Близкий к неопозитивизму подход к сократовско-платоновскому направлению философской и политико-правовой мысли представлен и в работе английского философа и социолога К. Р. Поппера 'Открытое общество и его враги'.[169] В поисках исторических корней идеологии и практики современного тоталитаризма, куда Поппер относит не только фашизм, но и с явно антикоммунистических позиций также марксизм и социализм, он обращается к древнегреческой мысли и конструирует идейную цепочку от Гераклита, Платона и Аристотеля — через средневековых авторитаристов, Гегеля и гегельянцев XIX в. — к тоталитаризму XX в.
[170]Остро критикуя 'клановый идеализм Платона и Аристотеля, возвеличенный в виде некоторого рода христианства до Христа' и 'воспринятый средневековым авторитаризмом', Поппер вместе с тем не решается включить в свой черный список главных 'врагов открытого общества' популярное имя Сократа. Эту весьма очевидную — с точки зрения его позиции — непоследовательность Поппер довольно неубедительно объясняет тем, что Сократ был лишь критиком демократии, но не тоталитаристом.[171]
Весьма примечательный штрих и типичный ход для истории интерпретаций Сократа: критикуемые Поппером прохристианские толкователи платонизма и платоновского Сократа стремились как-то особо оговорить и облегчить условия пребывания языческого мудреца в христианском аду (вспомним хотя бы символический образ поэтически смягченного Данте 'круга первого'), а Поппер-под давлением тех же факторов популярности и заслуг, — не отваживаясь на прямое причисление Сократа к античным подготовителям тоталитаризма XX в., оставляет его в 'предбаннике' философского лагеря 'врагов открытого общества'.

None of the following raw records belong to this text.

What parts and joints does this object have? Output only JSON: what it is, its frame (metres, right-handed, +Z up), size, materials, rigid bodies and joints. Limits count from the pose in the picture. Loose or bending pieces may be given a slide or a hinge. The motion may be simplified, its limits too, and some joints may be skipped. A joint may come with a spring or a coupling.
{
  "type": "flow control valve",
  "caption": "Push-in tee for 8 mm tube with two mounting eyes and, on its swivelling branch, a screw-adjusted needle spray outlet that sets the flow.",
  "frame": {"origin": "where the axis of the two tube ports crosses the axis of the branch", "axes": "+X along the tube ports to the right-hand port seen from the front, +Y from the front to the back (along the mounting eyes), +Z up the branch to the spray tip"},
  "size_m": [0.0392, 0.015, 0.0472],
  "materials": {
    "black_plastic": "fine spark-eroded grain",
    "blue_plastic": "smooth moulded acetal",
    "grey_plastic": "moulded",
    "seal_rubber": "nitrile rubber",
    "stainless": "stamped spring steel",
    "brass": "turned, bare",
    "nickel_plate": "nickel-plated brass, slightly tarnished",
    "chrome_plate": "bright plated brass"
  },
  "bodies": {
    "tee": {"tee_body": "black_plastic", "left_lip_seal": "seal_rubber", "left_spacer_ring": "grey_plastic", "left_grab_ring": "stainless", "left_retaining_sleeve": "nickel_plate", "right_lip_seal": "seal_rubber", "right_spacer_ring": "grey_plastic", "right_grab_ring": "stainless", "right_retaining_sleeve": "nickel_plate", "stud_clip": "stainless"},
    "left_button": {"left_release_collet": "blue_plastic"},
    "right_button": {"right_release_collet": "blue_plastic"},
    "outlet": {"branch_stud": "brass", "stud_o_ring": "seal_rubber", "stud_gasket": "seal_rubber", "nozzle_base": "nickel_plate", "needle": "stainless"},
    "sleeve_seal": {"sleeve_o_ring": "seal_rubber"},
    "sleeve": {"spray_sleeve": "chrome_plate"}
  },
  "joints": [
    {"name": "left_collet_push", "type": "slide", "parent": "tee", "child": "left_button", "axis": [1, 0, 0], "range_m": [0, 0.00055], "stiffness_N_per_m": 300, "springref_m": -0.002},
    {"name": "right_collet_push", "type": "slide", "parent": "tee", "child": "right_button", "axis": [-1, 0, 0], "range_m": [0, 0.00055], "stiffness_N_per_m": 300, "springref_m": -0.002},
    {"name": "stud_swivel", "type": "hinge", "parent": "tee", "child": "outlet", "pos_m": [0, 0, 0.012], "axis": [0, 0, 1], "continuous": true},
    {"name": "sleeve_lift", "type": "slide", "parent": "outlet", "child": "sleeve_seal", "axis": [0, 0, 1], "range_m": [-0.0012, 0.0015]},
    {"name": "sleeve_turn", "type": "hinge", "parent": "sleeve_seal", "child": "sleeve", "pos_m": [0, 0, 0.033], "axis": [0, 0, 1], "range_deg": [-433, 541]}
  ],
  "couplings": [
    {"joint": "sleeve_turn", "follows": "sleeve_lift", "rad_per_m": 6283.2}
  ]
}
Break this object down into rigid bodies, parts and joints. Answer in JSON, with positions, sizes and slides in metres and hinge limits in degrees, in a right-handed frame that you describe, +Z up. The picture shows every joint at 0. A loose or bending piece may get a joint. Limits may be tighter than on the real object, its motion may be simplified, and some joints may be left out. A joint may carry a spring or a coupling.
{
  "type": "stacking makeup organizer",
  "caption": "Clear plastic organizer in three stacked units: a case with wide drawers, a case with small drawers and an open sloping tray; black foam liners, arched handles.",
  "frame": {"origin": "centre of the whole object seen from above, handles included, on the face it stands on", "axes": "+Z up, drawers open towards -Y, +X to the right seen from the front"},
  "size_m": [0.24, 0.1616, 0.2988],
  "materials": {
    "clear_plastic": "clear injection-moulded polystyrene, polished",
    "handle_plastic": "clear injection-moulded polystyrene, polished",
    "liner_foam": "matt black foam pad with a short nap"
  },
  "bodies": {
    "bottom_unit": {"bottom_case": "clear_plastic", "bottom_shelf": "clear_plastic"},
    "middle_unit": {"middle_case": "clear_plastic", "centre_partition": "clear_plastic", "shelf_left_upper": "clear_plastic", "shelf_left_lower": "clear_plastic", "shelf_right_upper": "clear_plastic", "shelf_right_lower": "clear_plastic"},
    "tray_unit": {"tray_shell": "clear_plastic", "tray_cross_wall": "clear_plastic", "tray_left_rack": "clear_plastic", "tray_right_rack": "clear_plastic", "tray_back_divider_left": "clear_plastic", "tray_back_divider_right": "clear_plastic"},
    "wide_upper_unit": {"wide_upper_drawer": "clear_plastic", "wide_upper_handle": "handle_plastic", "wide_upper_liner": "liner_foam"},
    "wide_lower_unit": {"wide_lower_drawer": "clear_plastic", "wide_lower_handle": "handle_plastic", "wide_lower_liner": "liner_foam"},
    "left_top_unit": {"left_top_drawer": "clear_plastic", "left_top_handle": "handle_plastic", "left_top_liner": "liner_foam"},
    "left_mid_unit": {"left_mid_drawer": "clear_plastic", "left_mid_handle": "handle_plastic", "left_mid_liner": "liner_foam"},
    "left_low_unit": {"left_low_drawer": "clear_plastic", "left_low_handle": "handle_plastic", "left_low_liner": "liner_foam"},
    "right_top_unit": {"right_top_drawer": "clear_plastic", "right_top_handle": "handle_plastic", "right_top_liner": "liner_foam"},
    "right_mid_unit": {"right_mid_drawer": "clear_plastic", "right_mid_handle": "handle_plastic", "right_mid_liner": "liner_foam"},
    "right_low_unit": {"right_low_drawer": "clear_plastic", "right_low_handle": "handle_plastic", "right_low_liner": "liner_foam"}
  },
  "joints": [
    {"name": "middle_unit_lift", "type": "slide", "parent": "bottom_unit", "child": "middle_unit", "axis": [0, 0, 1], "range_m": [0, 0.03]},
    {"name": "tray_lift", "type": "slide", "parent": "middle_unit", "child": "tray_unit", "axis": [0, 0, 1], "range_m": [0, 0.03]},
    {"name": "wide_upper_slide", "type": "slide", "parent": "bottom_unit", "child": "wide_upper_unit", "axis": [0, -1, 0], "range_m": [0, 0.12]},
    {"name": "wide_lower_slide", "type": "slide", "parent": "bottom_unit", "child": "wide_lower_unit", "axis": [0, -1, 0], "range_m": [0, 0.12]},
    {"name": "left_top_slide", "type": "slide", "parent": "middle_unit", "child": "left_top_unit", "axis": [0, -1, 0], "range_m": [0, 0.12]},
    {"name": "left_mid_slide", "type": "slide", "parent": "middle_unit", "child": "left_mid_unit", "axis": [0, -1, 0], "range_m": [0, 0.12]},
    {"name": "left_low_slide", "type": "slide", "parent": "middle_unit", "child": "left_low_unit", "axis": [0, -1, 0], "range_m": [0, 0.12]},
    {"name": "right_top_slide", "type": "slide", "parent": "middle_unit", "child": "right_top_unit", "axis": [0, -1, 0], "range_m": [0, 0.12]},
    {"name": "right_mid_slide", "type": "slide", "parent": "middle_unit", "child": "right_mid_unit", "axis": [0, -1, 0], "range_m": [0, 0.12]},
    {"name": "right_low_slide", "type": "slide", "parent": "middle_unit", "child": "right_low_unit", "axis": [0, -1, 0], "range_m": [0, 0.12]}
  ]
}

В отличие от подобного негативного подхода ряда неопозитивистов к духовному наследию Сократа в многочисленной специальной литературе по истории философии, этики, политической и правовой мысли обстоятельно прослеживаются различные аспекты его огромного вклада в историю идей.[172]
Глубокое воздействие рационалистической этики Сократа на историю философии права вплоть до современности отмечает западногерманский историк правовой философии К. Роде. 'Своим соединением этоса и права, — пишет он, Сократ заложил базис для идеалистического понимания права и государства, реализованного у Платона и Аристотеля'.[173] Идентификация Сократом позитивного права и неписаного нравственного порядка, с одной стороны, и его мысли о совпадении справедливого и законного, с другой стороны, характеризуют, согласно Роде, сократовскую философию права как 'философию государственного авторитета'.[174]
Но Сократ, замечает Роде, не стоит некритично к государству; он требует активности граждан для осуществления добра в полисной жизни.
Слабости сократовской этики, согласно Роде, состоят в том, что он не раскрыл содержательно, что есть добро, справедливость и иные добродетели; кроме того, сомнительно, что знание добра неизбежно ведет к совершению доброго поступка, но эта проблема до сих пор остается неясной.
Сократовская тема неисчерпаема. Все новые и новые аспекты ее привлекают к себе интерес исследователей.
Так, Д. Стюарт в статье под интригующим названием 'Последняя ванна Сократа'[175] усматривает в омовении философа перед принятием яда аналогию с орфическим обрядом очищения от грехов, чтобы не попасть в Гадес (эллинский ад). Действие происходит в тюрьме, и это придает ему дополнительный символический смысл: по представлениям орфиков, тело — тюрьма для бессмертной души, которая освобождается со смертью тела. Драматизм происходящего (в диалоге Платона 'Федон'), следовательно, не в изображении концовки сократовской жизни, а в приготовлении Сократа к бессмертию.
Действительно ли Сократу к моменту казни было 70 лет, как об этом сообщают Платон и другие древние источники? Рассматривая этот вопрос (в числе других), А. Драйцентер[176] отмечает, что число 70 в трудах древнегреческих авторов носит (как и числа 7, 700) 'риторический характер', обозначая скорее 'всю долгую жизнь человека', нежели его точный возраст. Этот риторический прием, по его версии, применен и к Сократу. К тому же, отмечает он, по сообщению Диогена Лаэртского Сократу было 60, а не 70 лет.
Спорная, конечно, версия. Тем более что у Диогена Лаэртского приводятся обе цифры; 'Скончался он в первый год 95-й Олимпиады в возрасте 70 лет. Так пишет Деметрий Фалерский; но некоторые считают, что при кончине ему было шестьдесят лет' (Диоген Лаэртский, II, 44).